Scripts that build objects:
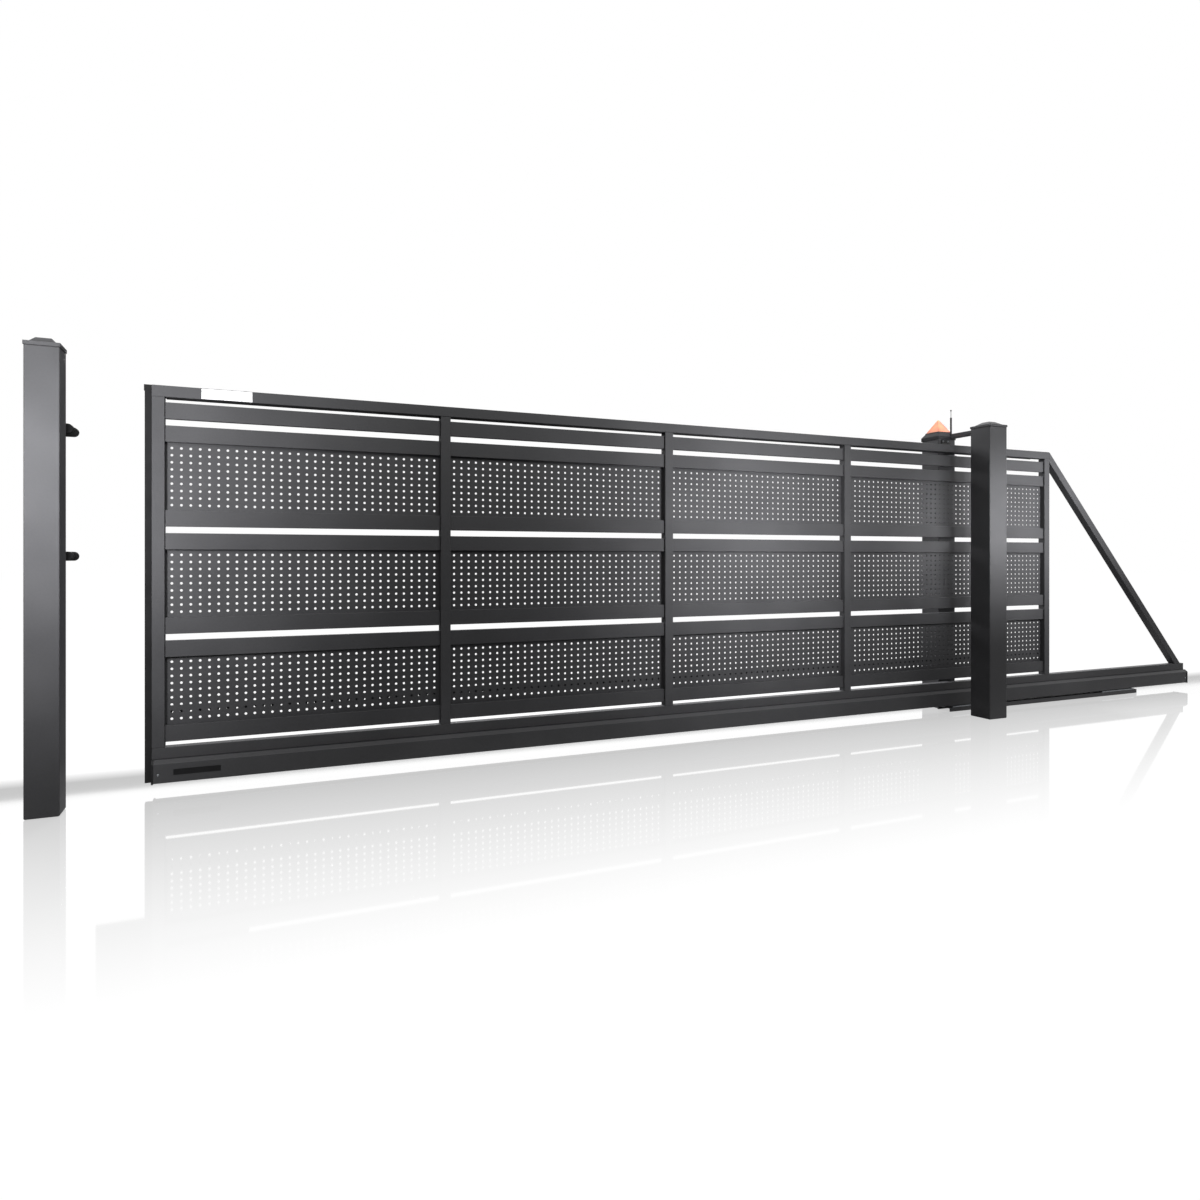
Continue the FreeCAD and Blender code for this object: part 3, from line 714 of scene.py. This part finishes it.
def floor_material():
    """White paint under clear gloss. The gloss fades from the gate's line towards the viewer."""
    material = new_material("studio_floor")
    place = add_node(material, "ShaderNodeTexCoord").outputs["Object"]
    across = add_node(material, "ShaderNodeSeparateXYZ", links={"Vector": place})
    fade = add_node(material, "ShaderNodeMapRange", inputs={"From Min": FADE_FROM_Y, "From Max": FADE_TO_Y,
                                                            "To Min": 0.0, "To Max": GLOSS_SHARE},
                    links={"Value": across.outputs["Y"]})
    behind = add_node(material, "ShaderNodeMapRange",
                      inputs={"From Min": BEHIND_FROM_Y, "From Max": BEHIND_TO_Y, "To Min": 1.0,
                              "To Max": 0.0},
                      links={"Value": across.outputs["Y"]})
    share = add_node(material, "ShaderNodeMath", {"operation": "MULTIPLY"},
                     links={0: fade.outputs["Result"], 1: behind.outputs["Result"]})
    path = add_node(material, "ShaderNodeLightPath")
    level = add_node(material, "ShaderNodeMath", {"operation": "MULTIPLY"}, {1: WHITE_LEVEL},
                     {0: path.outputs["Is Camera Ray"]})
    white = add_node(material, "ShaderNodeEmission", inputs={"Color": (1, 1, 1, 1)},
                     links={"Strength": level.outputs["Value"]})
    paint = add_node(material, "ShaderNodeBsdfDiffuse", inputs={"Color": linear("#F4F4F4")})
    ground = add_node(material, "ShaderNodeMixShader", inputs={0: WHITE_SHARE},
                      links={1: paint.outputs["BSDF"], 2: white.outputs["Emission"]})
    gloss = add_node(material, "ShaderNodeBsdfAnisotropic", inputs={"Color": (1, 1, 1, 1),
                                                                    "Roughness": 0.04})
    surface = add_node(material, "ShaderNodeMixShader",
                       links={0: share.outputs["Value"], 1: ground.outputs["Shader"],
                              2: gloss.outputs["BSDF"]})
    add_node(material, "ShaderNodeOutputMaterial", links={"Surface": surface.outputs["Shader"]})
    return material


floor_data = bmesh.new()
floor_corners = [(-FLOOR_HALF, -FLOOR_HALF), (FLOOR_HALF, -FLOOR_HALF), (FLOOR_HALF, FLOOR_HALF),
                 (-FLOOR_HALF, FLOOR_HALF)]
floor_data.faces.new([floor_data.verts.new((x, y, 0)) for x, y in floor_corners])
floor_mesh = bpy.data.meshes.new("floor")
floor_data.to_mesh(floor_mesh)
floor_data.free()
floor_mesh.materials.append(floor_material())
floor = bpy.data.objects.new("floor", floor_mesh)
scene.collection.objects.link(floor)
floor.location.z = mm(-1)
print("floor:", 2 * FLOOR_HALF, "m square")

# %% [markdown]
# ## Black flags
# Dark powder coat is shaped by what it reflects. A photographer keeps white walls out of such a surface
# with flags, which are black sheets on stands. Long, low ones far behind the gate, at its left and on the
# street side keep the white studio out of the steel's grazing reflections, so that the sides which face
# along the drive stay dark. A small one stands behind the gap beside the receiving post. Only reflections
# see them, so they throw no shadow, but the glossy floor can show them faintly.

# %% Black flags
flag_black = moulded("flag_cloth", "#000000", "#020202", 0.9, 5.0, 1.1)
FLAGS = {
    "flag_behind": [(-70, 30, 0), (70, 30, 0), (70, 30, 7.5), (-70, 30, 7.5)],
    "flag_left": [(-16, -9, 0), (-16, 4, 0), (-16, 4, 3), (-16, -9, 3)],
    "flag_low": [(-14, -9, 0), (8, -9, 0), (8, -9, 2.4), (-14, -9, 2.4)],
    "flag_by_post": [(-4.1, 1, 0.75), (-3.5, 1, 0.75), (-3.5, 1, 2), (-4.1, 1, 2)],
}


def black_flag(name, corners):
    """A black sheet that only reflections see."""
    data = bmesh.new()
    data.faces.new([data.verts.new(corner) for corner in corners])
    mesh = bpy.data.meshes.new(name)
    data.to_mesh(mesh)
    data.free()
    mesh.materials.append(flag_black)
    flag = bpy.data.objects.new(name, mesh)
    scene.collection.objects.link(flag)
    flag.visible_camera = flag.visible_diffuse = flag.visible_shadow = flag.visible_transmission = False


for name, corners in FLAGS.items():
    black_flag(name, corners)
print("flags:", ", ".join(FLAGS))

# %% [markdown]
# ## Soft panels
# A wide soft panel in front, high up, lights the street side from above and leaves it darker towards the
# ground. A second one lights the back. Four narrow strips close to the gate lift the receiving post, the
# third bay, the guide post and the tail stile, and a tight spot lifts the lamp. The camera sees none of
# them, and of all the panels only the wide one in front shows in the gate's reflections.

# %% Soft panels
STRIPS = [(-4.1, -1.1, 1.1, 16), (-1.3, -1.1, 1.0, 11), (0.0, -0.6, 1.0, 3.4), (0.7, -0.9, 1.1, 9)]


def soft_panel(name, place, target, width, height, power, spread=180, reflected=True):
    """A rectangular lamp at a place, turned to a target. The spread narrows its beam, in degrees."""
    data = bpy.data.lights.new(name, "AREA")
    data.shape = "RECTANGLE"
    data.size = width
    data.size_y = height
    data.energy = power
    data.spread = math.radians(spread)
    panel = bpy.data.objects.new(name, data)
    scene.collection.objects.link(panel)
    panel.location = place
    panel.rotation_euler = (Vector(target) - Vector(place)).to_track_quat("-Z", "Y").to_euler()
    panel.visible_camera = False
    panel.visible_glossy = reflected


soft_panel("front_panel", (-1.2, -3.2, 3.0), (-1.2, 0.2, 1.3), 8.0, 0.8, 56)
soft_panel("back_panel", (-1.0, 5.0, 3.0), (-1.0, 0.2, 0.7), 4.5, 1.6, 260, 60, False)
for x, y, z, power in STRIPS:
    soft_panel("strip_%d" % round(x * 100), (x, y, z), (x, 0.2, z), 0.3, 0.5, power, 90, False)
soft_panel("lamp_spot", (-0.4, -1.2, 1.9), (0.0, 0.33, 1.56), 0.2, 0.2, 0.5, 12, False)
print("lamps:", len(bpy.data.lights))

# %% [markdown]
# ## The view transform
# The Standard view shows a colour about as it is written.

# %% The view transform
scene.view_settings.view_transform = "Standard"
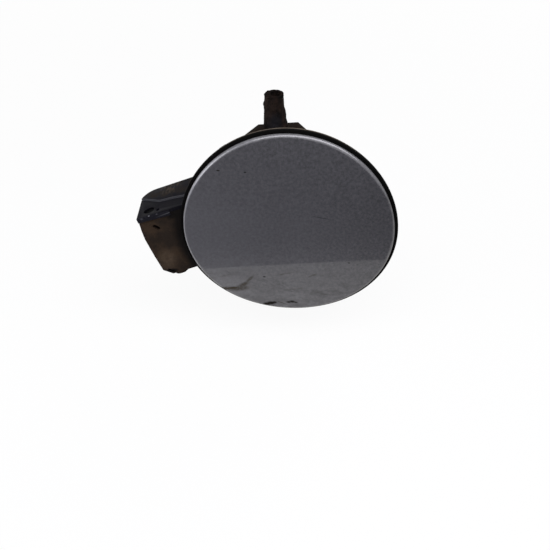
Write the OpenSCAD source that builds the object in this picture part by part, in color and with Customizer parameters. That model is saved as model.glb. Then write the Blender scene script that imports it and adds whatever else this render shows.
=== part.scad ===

:: AIM ::
Return the listing above word for word.

:: SOLUTION FOR THIS PROBLEM ::
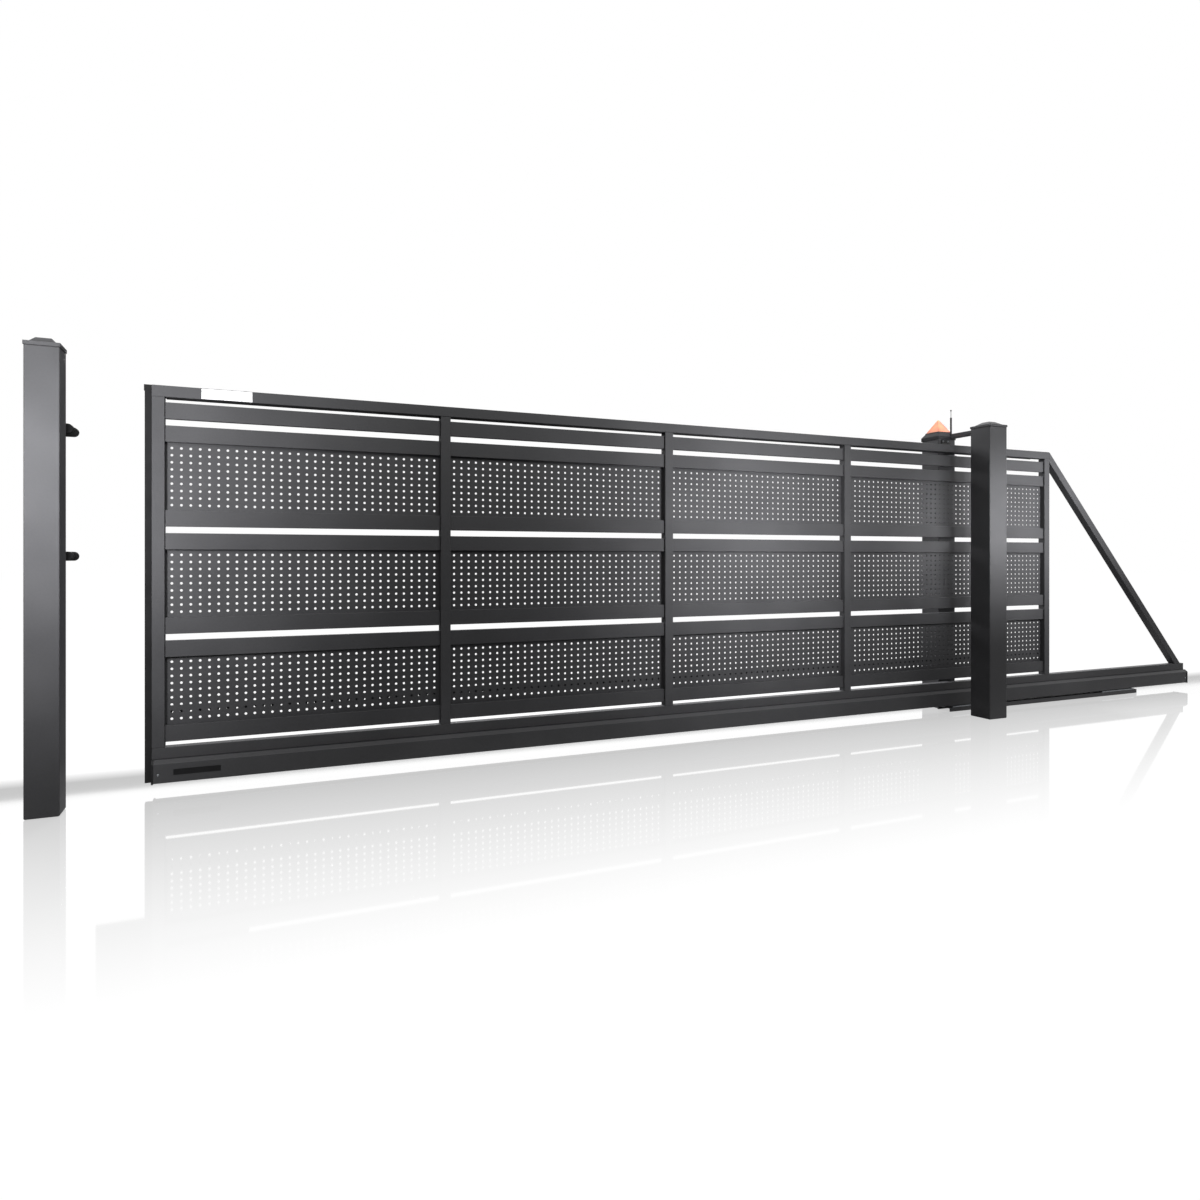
Continue the FreeCAD and Blender code for this object: part 3, from line 714 of scene.py. This part finishes it.
def floor_material():
    """White paint under clear gloss. The gloss fades from the gate's line towards the viewer."""
    material = new_material("studio_floor")
    place = add_node(material, "ShaderNodeTexCoord").outputs["Object"]
    across = add_node(material, "ShaderNodeSeparateXYZ", links={"Vector": place})
    fade = add_node(material, "ShaderNodeMapRange", inputs={"From Min": FADE_FROM_Y, "From Max": FADE_TO_Y,
                                                            "To Min": 0.0, "To Max": GLOSS_SHARE},
                    links={"Value": across.outputs["Y"]})
    behind = add_node(material, "ShaderNodeMapRange",
                      inputs={"From Min": BEHIND_FROM_Y, "From Max": BEHIND_TO_Y, "To Min": 1.0,
                              "To Max": 0.0},
                      links={"Value": across.outputs["Y"]})
    share = add_node(material, "ShaderNodeMath", {"operation": "MULTIPLY"},
                     links={0: fade.outputs["Result"], 1: behind.outputs["Result"]})
    path = add_node(material, "ShaderNodeLightPath")
    level = add_node(material, "ShaderNodeMath", {"operation": "MULTIPLY"}, {1: WHITE_LEVEL},
                     {0: path.outputs["Is Camera Ray"]})
    white = add_node(material, "ShaderNodeEmission", inputs={"Color": (1, 1, 1, 1)},
                     links={"Strength": level.outputs["Value"]})
    paint = add_node(material, "ShaderNodeBsdfDiffuse", inputs={"Color": linear("#F4F4F4")})
    ground = add_node(material, "ShaderNodeMixShader", inputs={0: WHITE_SHARE},
                      links={1: paint.outputs["BSDF"], 2: white.outputs["Emission"]})
    gloss = add_node(material, "ShaderNodeBsdfAnisotropic", inputs={"Color": (1, 1, 1, 1),
                                                                    "Roughness": 0.04})
    surface = add_node(material, "ShaderNodeMixShader",
                       links={0: share.outputs["Value"], 1: ground.outputs["Shader"],
                              2: gloss.outputs["BSDF"]})
    add_node(material, "ShaderNodeOutputMaterial", links={"Surface": surface.outputs["Shader"]})
    return material


floor_data = bmesh.new()
floor_corners = [(-FLOOR_HALF, -FLOOR_HALF), (FLOOR_HALF, -FLOOR_HALF), (FLOOR_HALF, FLOOR_HALF),
                 (-FLOOR_HALF, FLOOR_HALF)]
floor_data.faces.new([floor_data.verts.new((x, y, 0)) for x, y in floor_corners])
floor_mesh = bpy.data.meshes.new("floor")
floor_data.to_mesh(floor_mesh)
floor_data.free()
floor_mesh.materials.append(floor_material())
floor = bpy.data.objects.new("floor", floor_mesh)
scene.collection.objects.link(floor)
floor.location.z = mm(-1)
print("floor:", 2 * FLOOR_HALF, "m square")

# %% [markdown]
# ## Black flags
# Dark powder coat is shaped by what it reflects. A photographer keeps white walls out of such a surface
# with flags, which are black sheets on stands. Long, low ones far behind the gate, at its left and on the
# street side keep the white studio out of the steel's grazing reflections, so that the sides which face
# along the drive stay dark. A small one stands behind the gap beside the receiving post. Only reflections
# see them, so they throw no shadow, but the glossy floor can show them faintly.

# %% Black flags
flag_black = moulded("flag_cloth", "#000000", "#020202", 0.9, 5.0, 1.1)
FLAGS = {
    "flag_behind": [(-70, 30, 0), (70, 30, 0), (70, 30, 7.5), (-70, 30, 7.5)],
    "flag_left": [(-16, -9, 0), (-16, 4, 0), (-16, 4, 3), (-16, -9, 3)],
    "flag_low": [(-14, -9, 0), (8, -9, 0), (8, -9, 2.4), (-14, -9, 2.4)],
    "flag_by_post": [(-4.1, 1, 0.75), (-3.5, 1, 0.75), (-3.5, 1, 2), (-4.1, 1, 2)],
}


def black_flag(name, corners):
    """A black sheet that only reflections see."""
    data = bmesh.new()
    data.faces.new([data.verts.new(corner) for corner in corners])
    mesh = bpy.data.meshes.new(name)
    data.to_mesh(mesh)
    data.free()
    mesh.materials.append(flag_black)
    flag = bpy.data.objects.new(name, mesh)
    scene.collection.objects.link(flag)
    flag.visible_camera = flag.visible_diffuse = flag.visible_shadow = flag.visible_transmission = False


for name, corners in FLAGS.items():
    black_flag(name, corners)
print("flags:", ", ".join(FLAGS))

# %% [markdown]
# ## Soft panels
# A wide soft panel in front, high up, lights the street side from above and leaves it darker towards the
# ground. A second one lights the back. Four narrow strips close to the gate lift the receiving post, the
# third bay, the guide post and the tail stile, and a tight spot lifts the lamp. The camera sees none of
# them, and of all the panels only the wide one in front shows in the gate's reflections.

# %% Soft panels
STRIPS = [(-4.1, -1.1, 1.1, 16), (-1.3, -1.1, 1.0, 11), (0.0, -0.6, 1.0, 3.4), (0.7, -0.9, 1.1, 9)]


def soft_panel(name, place, target, width, height, power, spread=180, reflected=True):
    """A rectangular lamp at a place, turned to a target. The spread narrows its beam, in degrees."""
    data = bpy.data.lights.new(name, "AREA")
    data.shape = "RECTANGLE"
    data.size = width
    data.size_y = height
    data.energy = power
    data.spread = math.radians(spread)
    panel = bpy.data.objects.new(name, data)
    scene.collection.objects.link(panel)
    panel.location = place
    panel.rotation_euler = (Vector(target) - Vector(place)).to_track_quat("-Z", "Y").to_euler()
    panel.visible_camera = False
    panel.visible_glossy = reflected


soft_panel("front_panel", (-1.2, -3.2, 3.0), (-1.2, 0.2, 1.3), 8.0, 0.8, 56)
soft_panel("back_panel", (-1.0, 5.0, 3.0), (-1.0, 0.2, 0.7), 4.5, 1.6, 260, 60, False)
for x, y, z, power in STRIPS:
    soft_panel("strip_%d" % round(x * 100), (x, y, z), (x, 0.2, z), 0.3, 0.5, power, 90, False)
soft_panel("lamp_spot", (-0.4, -1.2, 1.9), (0.0, 0.33, 1.56), 0.2, 0.2, 0.5, 12, False)
print("lamps:", len(bpy.data.lights))

# %% [markdown]
# ## The view transform
# The Standard view shows a colour about as it is written.

# %% The view transform
scene.view_settings.view_transform = "Standard"
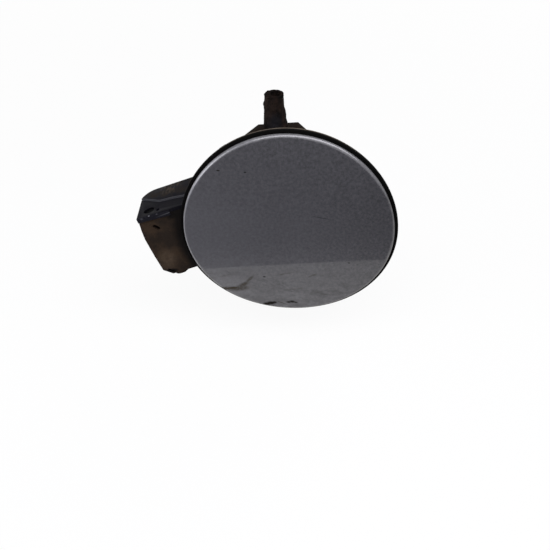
Write the OpenSCAD source that builds the object in this picture part by part, in color and with Customizer parameters. That model is saved as model.glb. Then write the Blender scene script that imports it and adds whatever else this render shows.
=== part.scad ===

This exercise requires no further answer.